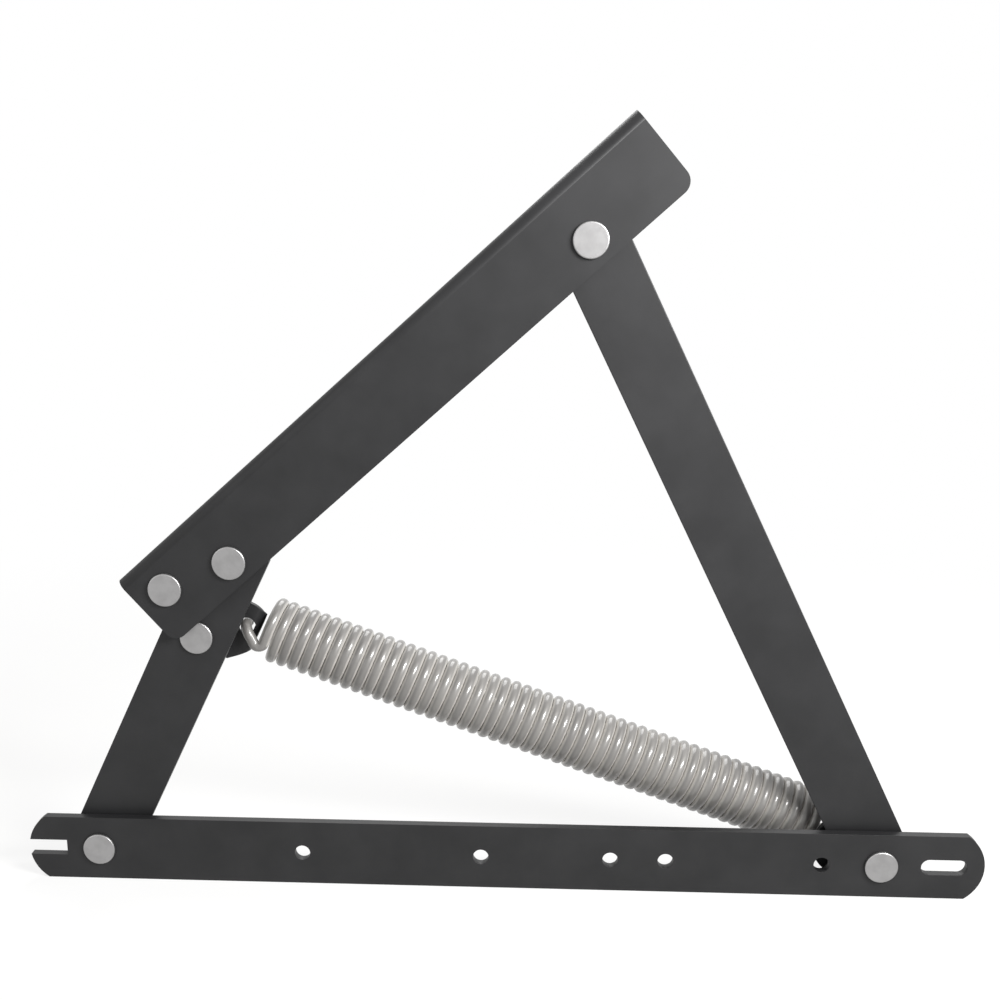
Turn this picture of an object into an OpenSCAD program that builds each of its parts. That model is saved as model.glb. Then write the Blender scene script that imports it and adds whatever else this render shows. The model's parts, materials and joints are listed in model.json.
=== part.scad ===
// Spring lift mechanism for a storage bed: two flat links carry an angle-section lift arm
// above a base bar, and a tension spring from a bracket on the short link to a plate on the
// long link's lower pivot holds it up. The mechanism is drawn open, in millimetres.
// X runs along the base bar, Y from the front face to the back, Z up.

/* [Linkage] */
// Distance between the two pivots on the base bar
base_pivots = 400; // [370:1:440]
// Short link, pivot to pivot
short_pivots = 170.5; // [160:0.5:180]
// Long link, pivot to pivot
long_pivots = 341; // [325:0.5:350]
// Angle of the short link above the base bar when open
open_angle = 64; // [58:0.5:70]
// Gap between the arm's lower edge and the base bar's upper edge when closed
closed_gap = 0.4; // [0.2:0.1:3]

/* [Bars] */
// Thickness of the base bar and of the lift arm
bar_t = 5; // [4:0.5:6]
// Thickness of the two links
link_t = 5; // [4:0.5:6]
// Width of the base bar and of the two links
bar_w = 34; // [32:0.5:38]
// How far a rounded bar end bulges past its corners
end_bulge = 9; // [6:0.5:11]
// From a link's pivot to the corners of its end
link_end = 7; // [5:0.5:10]
// From the short link's pivot to the corners of the base bar's end
base_end_short = 28; // [26:0.5:34]
// From the long link's pivot to the corners of the base bar's end
base_end_long = 42.5; // [40:0.5:50]

/* [Base bar holes] */
// Diameter of the round screw holes
hole_d = 8; // [6:0.5:9]
// First hole, from the short link's pivot
hole_1 = 106; // [90:0.5:120]
// Second hole, from the short link's pivot
hole_2 = 198; // [180:0.5:210]
// Third hole, from the short link's pivot
hole_3 = 264; // [250:0.5:275]
// Fourth hole, from the short link's pivot
hole_4 = 292; // [285:0.5:310]
// Fifth hole, back from the long link's pivot
hole_5_back = 29.5; // [27:0.5:34]
// Width of both slots
slot_w = 8.2; // [6:0.1:9]
// From the short link's pivot to the inner end of the open slot
open_slot_in = 17.2; // [15:0.1:20]
// End-to-end length of the closed slot
slot_len = 23; // [16:0.5:26]
// From the long link's pivot to the middle of the closed slot
slot_mid = 31.5; // [28:0.5:36]

/* [Lift arm] */
// Height of the arm's leg, across the bar
arm_leg = 41; // [38:0.5:48]
// From the arm's lower edge up to its pivots
arm_low = 12; // [10.5:0.5:14]
// Depth of the arm's flange from the front face
arm_flange = 18; // [16:0.5:19]
// Arm past the stop rivet, at its lower end
arm_over_stop = 15.6; // [13:0.1:26]
// Arm past its pivot with the long link
arm_over_high = 50.5; // [40:0.5:70]
// Outer radius of the arm's bend
arm_bend_r = 5.5; // [5.5:0.5:7]
// Corner radius of the arm's leg and flange
arm_corner_r = 6.5; // [3:0.5:8]
// Diameter of the screw holes in the flange
arm_hole_d = 7; // [5:0.5:8]
// Number of screw holes in the flange
arm_holes = 4; // [2:1:5]
// From the arm's ends to the outer flange holes
arm_hole_in = 20; // [14:0.5:30]

/* [Rivets and washers] */
// Diameter of the pivot rivets' shanks
pin_d = 10; // [8:0.5:11]
// Diameter of the flat rivet heads
head_d = 16.6; // [15:0.2:17]
// Thickness of the flat rivet heads
head_t = 2; // [1.5:0.1:3]
// Diameter of the formed tails behind the links
tail_d = 14; // [12.5:0.5:15]
// Thickness of the formed tails
tail_t = 2.2; // [1.8:0.1:2.4]
// Thickness of the spacers between the front bars and the links
spacer_t = 1.8; // [1.8:0.1:2.4]
// Outer diameter of the spacers
spacer_d = 22; // [19:0.5:24]
// Thickness of the washers behind the links
washer_t = 1.5; // [1:0.1:1.8]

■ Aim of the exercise
Extract exactly the leading lines of the data, stopping at and including the line with "back, Z up.".

■ Solution to this exercise
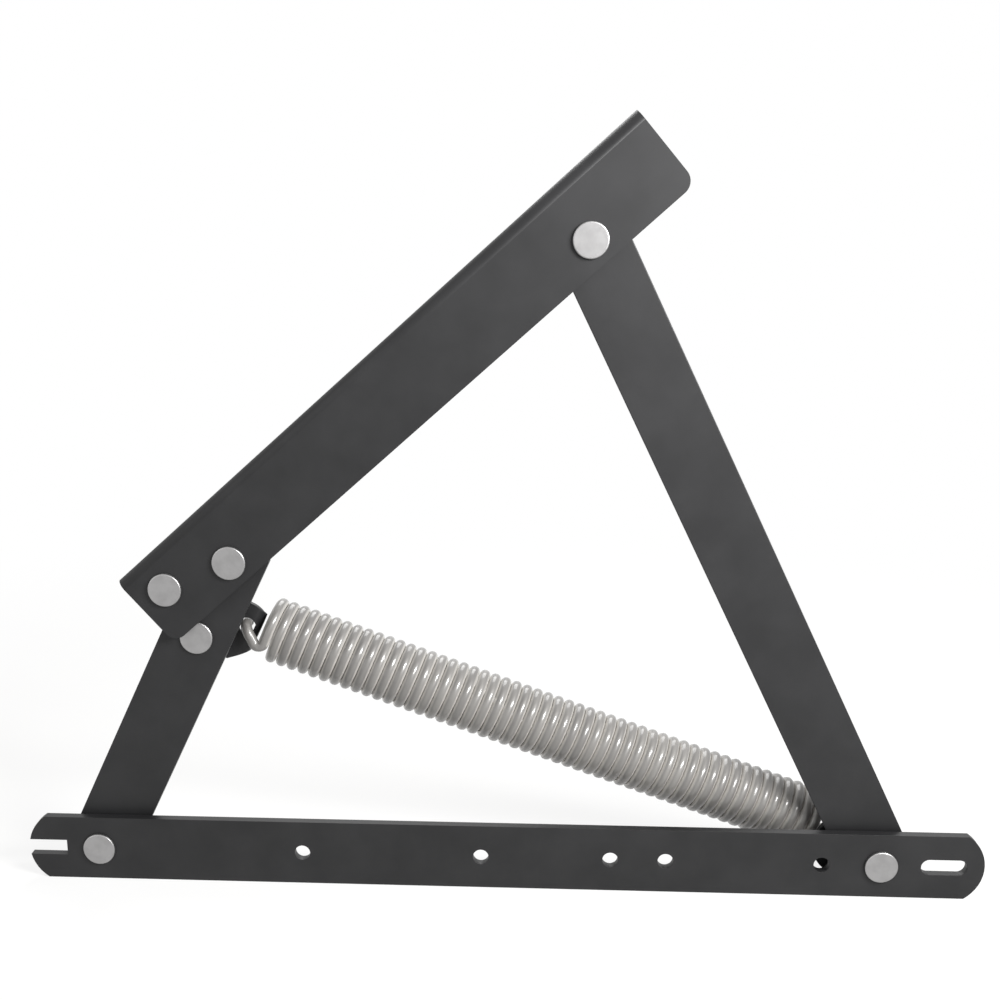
Turn this picture of an object into an OpenSCAD program that builds each of its parts. That model is saved as model.glb. Then write the Blender scene script that imports it and adds whatever else this render shows. The model's parts, materials and joints are listed in model.json.
=== part.scad ===
// Spring lift mechanism for a storage bed: two flat links carry an angle-section lift arm
// above a base bar, and a tension spring from a bracket on the short link to a plate on the
// long link's lower pivot holds it up. The mechanism is drawn open, in millimetres.
// X runs along the base bar, Y from the front face to the back, Z up.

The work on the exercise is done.